After work Aaron Bedra, Alex Warr, Stuart Halloway, and Stuart Sierra introduced me to my first draft-style game of Magic the Gathering. Yes, that's right, I spent the evening with three of the Clojure/core guys and learned a ton... about Magic. It was fun - I got a TON of help from everybody, especially Alex, and with a lot of help, I actually won a few rounds. We played duels, best-of-3, and I went 2-2 overall in games. And by "I", I mostly mean "the people who told me what I should put down." I heard a rumor on one end of the table that Relevance prefers to hire Magic players over non-players as programmers**, so potential applicants should take note. I don't know that I'll run out and buy a deck, but it's always fun to learn a new game, especially when the cards are named things like "Lord of Shatterskull Pass".

Sounds like I'll be sitting in with Alan Dipert's team tomorrow on some Clojure work, which I'm very much looking forward to.

* Some people on the Internet say the credit belongs to Phil Karlton, so it must be true.

** This sounds made up, and may be.

[UPDATE: fixed retrospective timing description based on Jason's comments below]

4 Responses to “Craftsman Swap at Relevance - Day 2”

  1. Jason Rudolph Says:

    Thanks for the great writeup, Colin! It's been a pleasure to have you with us for the last two days, and we always appreciate hearing new perspectives on how we work.

    You mentioned the frequency of the retrospectives and risk assessments: "Chris explained that every two iterations on a given project, Relevance does either a retrospective or a risk assessment meeting." Chris may have misspoke; it's actually every iteration (i.e., every two weeks), we alternate between a retrospective and a risk assessment meeting. For example, at the end of Iteration 1, we'll do retrospective. At then end of Iteration 2, we'll do a risk assessment, Then it's back to the retrospective at the end of the next iteration, and so on. We find that this pattern works well for getting feedback and surfacing concerns. We talk a bit more about these feedback loops (and others) on howwework.thinkrelevance.com:

    http://howwework.thinkrelevance.com/agilists.html#feedback_loops

    Looking forward to days 3 and 4! ;-)

  2. Chris Says:

    I blame time zones, or maybe it's an off by one error. But, yeah, what Jason said.

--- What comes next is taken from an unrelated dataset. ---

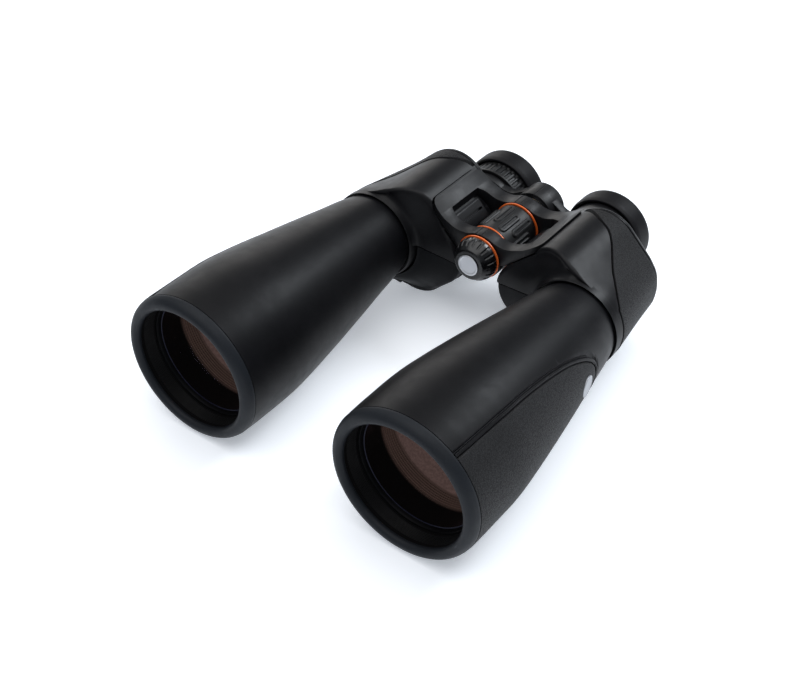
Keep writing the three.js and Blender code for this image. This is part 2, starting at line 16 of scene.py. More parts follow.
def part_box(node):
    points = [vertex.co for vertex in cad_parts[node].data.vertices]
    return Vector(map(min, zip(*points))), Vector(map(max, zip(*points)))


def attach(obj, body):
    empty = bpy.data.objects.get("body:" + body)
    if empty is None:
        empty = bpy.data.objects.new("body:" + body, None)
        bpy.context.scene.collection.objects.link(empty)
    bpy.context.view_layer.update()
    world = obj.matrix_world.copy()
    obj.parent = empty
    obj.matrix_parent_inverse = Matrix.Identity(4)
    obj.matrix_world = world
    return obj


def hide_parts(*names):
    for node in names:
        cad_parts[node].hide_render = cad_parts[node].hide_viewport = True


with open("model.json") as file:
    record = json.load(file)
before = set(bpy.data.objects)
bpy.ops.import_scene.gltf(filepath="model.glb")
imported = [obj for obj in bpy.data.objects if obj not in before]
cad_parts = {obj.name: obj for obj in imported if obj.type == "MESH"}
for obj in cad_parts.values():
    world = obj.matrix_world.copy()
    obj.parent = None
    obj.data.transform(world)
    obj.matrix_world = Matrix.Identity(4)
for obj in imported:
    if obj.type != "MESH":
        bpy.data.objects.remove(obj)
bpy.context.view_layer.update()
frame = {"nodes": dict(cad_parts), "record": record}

    (If our iterations were one week long, I'd stop making these iteration to weeks conversion errors!)

    Thanks for the write up Colin! It's awesome to see how we work through your eyes.

  3. Eric Says:

    So you hadn't played Magic the Gathering before? We may have to re-evaluate your geek card.

  4. Colin Jones Says:

    Jason & Chris- my fault; thanks for clarifying. I've updated the blog to reflect that as well.